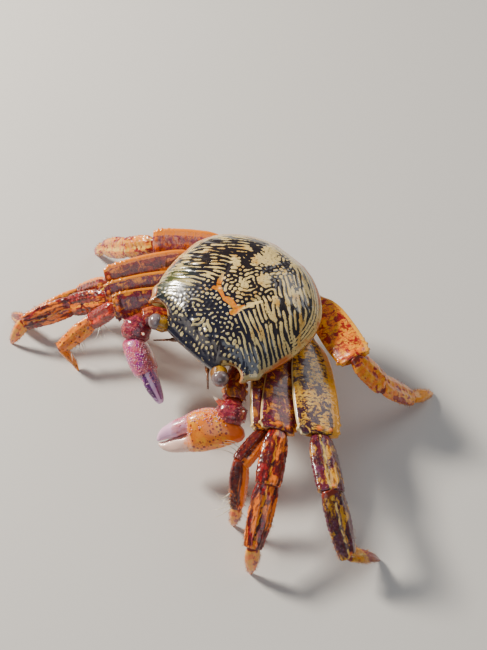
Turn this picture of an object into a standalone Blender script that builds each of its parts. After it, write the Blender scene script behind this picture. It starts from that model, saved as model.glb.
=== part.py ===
"""Shore crab of the genus Grapsus, a still, life-size model standing on its eight walking legs.

Frame: +Z is up, the crab faces -Y and its left side is +X.  All lengths are metres.  Body
proportions are given as fractions of the carapace width and are placed in the body's own frame,
which is tilted a little on the legs.  Leg directions are given in the standing frame.
"""
import math

import bmesh
import bpy
import numpy as np
from mathutils import Matrix, Vector

MM = 0.001

# ---- driving dimensions -------------------------------------------------------------------------
CARAPACE_WIDTH = 50.0 * MM      # nominal width that fractions refer to; the shell is 0.98 of it
BODY_HEIGHT = 32.0 * MM         # height of the edge of the carapace above the floor
BODY_PITCH = 4.0                # degrees, front end down
BODY_ROLL = 5.0                 # degrees, left side down
GAP = 0.42 * MM                 # clearance between neighbouring shell plates
FOOT_LIFT = 0.30 * MM           # centre of a leg tip above the floor, sets the size of its flat

# carapace, as fractions of its width
DOME_HEIGHT = 0.165
FRONT_Y, REAR_Y = -0.455, 0.455
CENTRE_Y = -0.02
FRONT_HALF = 0.20
ORBIT_DEPTH = 0.075
TOOTH_X, TOOTH_Y = 0.385, -0.405
WIDEST_Y, HALF_WIDTH = 0.03, 0.49
FLOOR_Z = -0.110

# walking legs 2 to 5: lengths of merus, carpus, propodus and dactyl (fractions of the width)
LEG_LENGTHS = {2: (0.465, 0.25, 0.28, 0.205), 3: (0.60, 0.31, 0.35, 0.245),
               4: (0.69, 0.35, 0.40, 0.275), 5: (0.545, 0.27, 0.33, 0.225)}
# greatest half widths of the same four plates, millimetres
LEG_WIDTHS = {2: (4.5, 2.8, 2.8, 1.7), 3: (5.7, 3.8, 3.6, 2.1),
              4: (6.8, 4.0, 3.8, 2.3), 5: (5.6, 3.6, 3.7, 2.2)}
LEG_HALF_THICKNESS = (1.65, 1.75, 1.55, 1.15)
# where each merus starts, body frame, and where its base leaves the sternum (y only)
HIPS = {("left", 2): (0.339, -0.154, -0.186), ("left", 3): (0.376, 0.029, -0.189),
        ("left", 4): (0.420, 0.173, -0.172), ("left", 5): (0.265, 0.407, -0.156),
        ("right", 2): (0.338, -0.151, -0.179), ("right", 3): (0.372, -0.014, -0.185),
        ("right", 4): (0.414, 0.143, -0.166), ("right", 5): (0.364, 0.324, -0.159)}
COXA_Y = {1: -0.19, 2: -0.09, 3: 0.02, 4: 0.13, 5: 0.23}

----

_Aim of the task:_ Filter lines by "starts" and return each hit.

_Exercise result:_
Turn this picture of an object into a standalone Blender script that builds each of its parts. After it, write the Blender scene script behind this picture. It starts from that model, saved as model.glb.
# where each merus starts, body frame, and where its base leaves the sternum (y only)